The district administration has banned the sale and use of barbed wires, yet its use continues unabated in the sanctuary area. Fencing agricultural fields, especially with cobra wires that have blade-edged iron wire mesh, has been a major cause of worry, and a key reason behind causing fatal injuries to blackbuck during dog attacks.
“We make people aware of the ill-effects of barbed wires. On Friday, in Khairpur village, our team convinced two farmers to remove cobra wires from their farms. This an ongoing process. We are making efforts to convince locals to take off these wires for the safety of blackbuck,” said Mr. Singh.
The AWS is an open sanctuary, spread across private land in 13 villages. The blackbuck was notified as the State animal of Punjab in 1989 and its presence in the State is confined to the AWS due to the unique habitat of semi-arid plains consisting of agricultural fields, intermittent fallow-barren lands, scattered sand dunes, sand mounds and ridges.
Locals who have been peacefully co-existing with this near-threatened species of blackbuck for several years are annoyed with the alleged indifference of the State government towards solving the problem of stray cattle. They say that if the problem of stray cattle is resolved, then there would be no need for them to fence their farms with barbed wires, which would eventually allow free movement of blackbuck and help them thrive.
‘Out of compulsion’
“It’s not by choice but out of compulsion that I have fenced my farm with barbed wire. Stray cattle will destroy my standing crop if I don’t take precautionary measures. I, or for that matter no one in my village, would want to hurt blackbuck, but what options do we have? We have to sustain our family,” said Naresh Kumar, who has sown wheat in his 10 acres of family land in Mehrana village.

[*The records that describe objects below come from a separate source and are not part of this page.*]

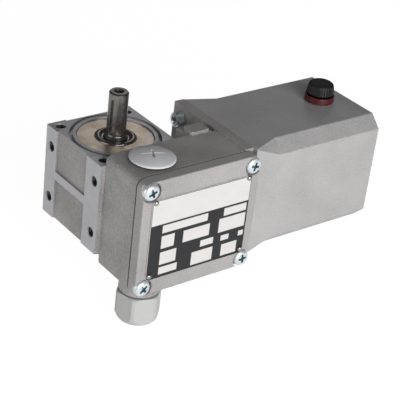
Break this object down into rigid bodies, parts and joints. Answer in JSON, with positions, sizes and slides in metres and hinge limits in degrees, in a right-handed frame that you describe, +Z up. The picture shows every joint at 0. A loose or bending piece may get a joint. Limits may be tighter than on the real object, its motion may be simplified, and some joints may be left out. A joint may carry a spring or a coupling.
{
  "type": "dc gear motor",
  "caption": "Right-angle DC worm gear motor: cast gearbox with vertical output shaft, brush motor in a chamfered housing, terminal box with plug and cable gland.",
  "frame": {"origin": "on the output shaft's axis, in the bottom mounting face of the gear case", "axes": "+Z up along the output shaft, +X along the motor axis towards the motor's far end, -Y towards the terminal cover"},
  "size_m": [0.1426, 0.0759, 0.0955],
  "materials": {
    "cast_aluminium": "die cast, bead blasted",
    "blasted_aluminium": "fine blasted",
    "turned_bronze": "turned",
    "dark_steel": "ground",
    "bright_steel": "machined",
    "zinc": "bright zinc plated",
    "black_rubber": "moulded",
    "copper": "wound or turned",
    "carbon": "pressed graphite",
    "ferrite": "sintered",
    "red_resin": "moulded resin",
    "black_resin": "moulded resin",
    "grey_plastic": "moulded",
    "pale_plastic": "moulded",
    "plate_paint": "printed foil, white and black"
  },
  "bodies": {
    "base": {"gear_case": "cast_aluminium", "terminal_cover": "cast_aluminium", "motor_housing": "blasted_aluminium", "bearing_cover": "turned_bronze", "lower_output_bearing": "bright_steel", "upper_output_bearing": "bright_steel", "shaft_seal": "black_rubber", "worm_end_bearing": "bright_steel", "front_motor_bearing": "bright_steel", "rear_motor_bearing": "bright_steel", "front_magnet": "ferrite", "back_magnet": "ferrite", "flux_ring": "bright_steel", "upper_brush_holder": "red_resin", "lower_brush_holder": "red_resin", "upper_brush": "carbon", "lower_brush": "carbon", "upper_brush_spring": "bright_steel", "lower_brush_spring": "bright_steel", "flange_screw_1": "zinc", "flange_screw_2": "zinc", "flange_screw_3": "zinc", "flange_screw_4": "zinc", "cover_screw_1": "zinc", "cover_screw_2": "zinc", "cover_screw_3": "zinc", "cover_screw_4": "zinc", "cover_gasket": "black_rubber", "nameplate": "plate_paint", "nameplate_rivet_1": "zinc", "nameplate_rivet_2": "zinc", "nameplate_rivet_3": "zinc", "nameplate_rivet_4": "zinc", "plug_seal": "black_rubber", "gland_body": "pale_plastic", "gland_gasket": "black_rubber", "gland_sleeve": "black_rubber", "terminal_block": "black_resin", "terminal_screw_1": "zinc", "terminal_screw_2": "zinc"},
    "output": {"output_shaft": "dark_steel", "worm_wheel": "turned_bronze", "wheel_key": "bright_steel", "retaining_ring": "bright_steel"},
    "armature": {"worm_shaft": "bright_steel", "armature_core": "bright_steel", "front_end_winding": "copper", "rear_end_winding": "copper", "commutator": "copper"},
    "gland_clamp_nut": {"gland_nut": "pale_plastic"},
    "upper_cap": {"upper_brush_cap": "black_resin"},
    "lower_cap": {"lower_brush_cap": "black_resin"},
    "plug": {"blanking_plug": "grey_plastic"}
  },
  "joints": [
    {"name": "armature_spin", "type": "hinge", "parent": "base", "child": "armature", "pos_m": [0, -0.0198, 0.0225], "axis": [1, 0, 0], "continuous": true},
    {"name": "output_spin", "type": "hinge", "parent": "base", "child": "output", "pos_m": [0, 0, 0.0225], "axis": [0, 0, 1], "continuous": true},
    {"name": "gland_nut_turn", "type": "hinge", "parent": "base", "child": "gland_clamp_nut", "pos_m": [-0.0073, -0.0382, -0.02], "axis": [0, 0, -1], "range_deg": [0, 360]},
    {"name": "upper_cap_turn", "type": "hinge", "parent": "base", "child": "upper_cap", "pos_m": [0.1048, -0.0198, 0.057], "axis": [0, 0, 1], "range_deg": [0, 360]},
    {"name": "lower_cap_turn", "type": "hinge", "parent": "base", "child": "lower_cap", "pos_m": [0.1048, -0.0198, -0.012], "axis": [0, 0, -1], "range_deg": [0, 360]},
    {"name": "plug_turn", "type": "hinge", "parent": "base", "child": "plug", "pos_m": [-0.0048, -0.0352, 0.051], "axis": [0, 0, 1], "range_deg": [0, 360]}
  ],
  "couplings": [
    {"joint": "output_spin", "follows": "armature_spin", "ratio": -0.04}
  ]
}
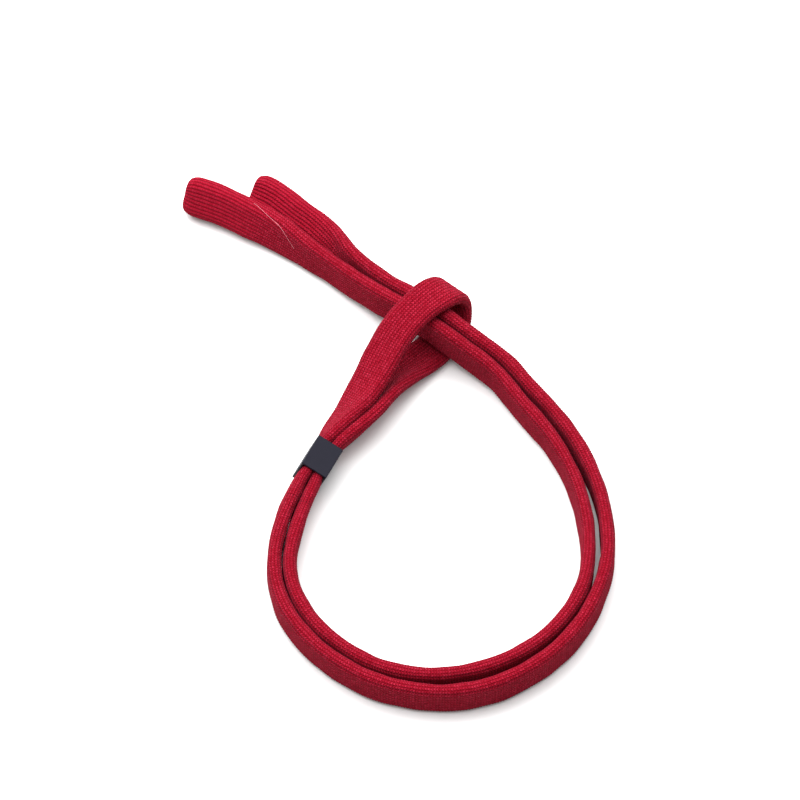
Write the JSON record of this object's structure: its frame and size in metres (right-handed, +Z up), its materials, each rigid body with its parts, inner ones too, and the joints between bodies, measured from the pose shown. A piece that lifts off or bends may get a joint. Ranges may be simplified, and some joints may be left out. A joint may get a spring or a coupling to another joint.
{
  "type": "eyeglass retainer strap",
  "caption": "Flat knitted eyeglass retainer strap with a grip pocket at each end, doubled through a small rectangular sliding sleeve and laid as a running noose.",
  "frame": {"origin": "centre of the footprint, on the table the strap lies on", "axes": "+Z up, +Y from the round loop towards the two pockets, +X to the loop's right"},
  "size_m": [0.1056, 0.1464, 0.0171],
  "materials": {
    "crimson_knit": "rib-knitted yarn, matt, slightly fuzzy",
    "slate_plastic": "satin moulded"
  },
  "bodies": {
    "loop": {"outer_strand_in_slider": "crimson_knit", "inner_strand_in_slider": "crimson_knit", "outer_strand_left": "crimson_knit", "inner_strand_left": "crimson_knit", "outer_strand_bottom": "crimson_knit", "inner_strand_bottom": "crimson_knit", "outer_strand_right": "crimson_knit", "inner_strand_right": "crimson_knit", "outer_strand_upper_right": "crimson_knit", "inner_strand_upper_right": "crimson_knit", "outer_strand_under_noose": "crimson_knit", "inner_strand_under_noose": "crimson_knit", "noose_over_strand": "crimson_knit", "noose_bend": "crimson_knit", "noose_under_strand": "crimson_knit"},
    "slider": {"slider": "slate_plastic"},
    "rear_end": {"rear_end_strap": "crimson_knit", "rear_pocket": "crimson_knit"},
    "front_end": {"front_end_strap": "crimson_knit", "front_pocket": "crimson_knit"}
  },
  "joints": [
    {"name": "slider_travel", "type": "hinge", "parent": "loop", "child": "slider", "pos_m": [0.06964, -0.055, 0], "axis": [0, 0, 1], "range_deg": [0, 4.5]},
    {"name": "front_end_swing", "type": "hinge", "parent": "loop", "child": "front_end", "pos_m": [-0.00934, 0.04139, 0], "axis": [0, 0, 1], "range_deg": [0, 28]},
    {"name": "rear_end_swing", "type": "hinge", "parent": "loop", "child": "rear_end", "pos_m": [-0.00714, 0.04509, 0], "axis": [0, 0, 1], "range_deg": [-28, 0]}
  ]
}
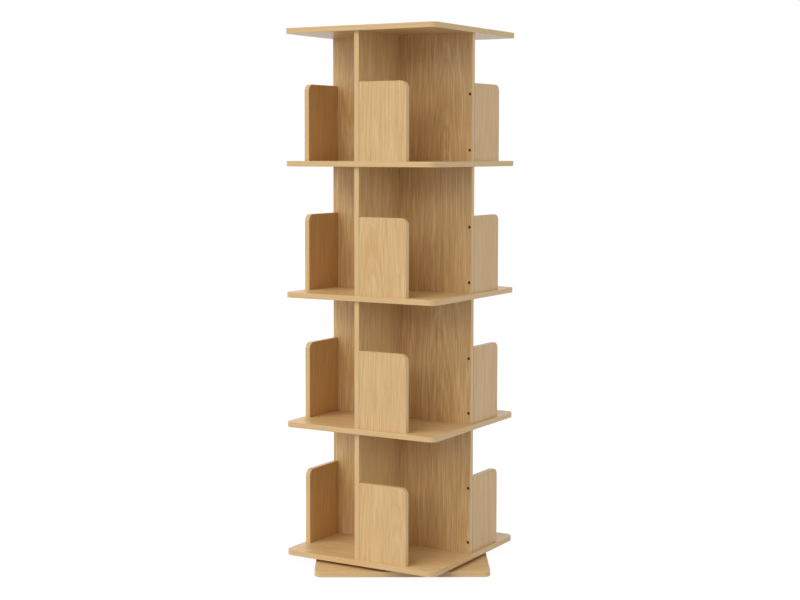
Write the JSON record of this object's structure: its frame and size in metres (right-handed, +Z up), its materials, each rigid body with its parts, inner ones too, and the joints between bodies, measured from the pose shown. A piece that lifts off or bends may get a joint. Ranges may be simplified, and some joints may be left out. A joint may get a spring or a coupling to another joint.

In AWS, where land in mainly owned by the Bishnoi community, there were 3,273 blackbuck according to the 2017 census, conducted jointly by the Punjab Biodiversity Board and the Department of Forest and Wildlife Preservation, against 3,500 in the year 2011.
R.D. Bishnoi, State president of the Akhil Bhartiya Jeev Rakshak Bishnoi Samaj, said that, over the years, with habitat fragmentation due to change in land use and cropping pattern, the natural habitat of blackbuck had been disturbed.
“A few years ago, blackbuck in herds of 100-150 could be easily seen running here but nowadays, you will only find a group of 20-25 deer. Over the years, the fallow-barren lands have turned into lush green fields due to better irrigation facilities. Scattered sand dunes and sand mounds, which provided a unique environment for the blackbuck, are now vanishing as the area is being brought under farming with the help of the latest machines. All these factors have contributed to the fall in the population of this majestic species,” said Mr. Bishnoi.
He said that successive governments had failed to find a solution to the problem of stray animals, which were not only destroying crops but had also caused the deaths of humans.
“While the government collects cow cess in the name of taking care of stray animals, the problem continues to grow.”
“The growing population of stray animals also competes with blackbuck for the already shrinking open grasslands, resulting in their migration to adjoining areas outside the sanctuary,” said Mr. Bishnoi.
AWS’ Sub-Divisional Magistrate Poonam Singh said that the local administration, along with the Wildlife Department, had been persuading locals to remove barbed wires, especially the “cobra wires”. “We are creating awareness among people about the ill-effects of these wires. Also, our teams remove these wires from time-to-time,” she said.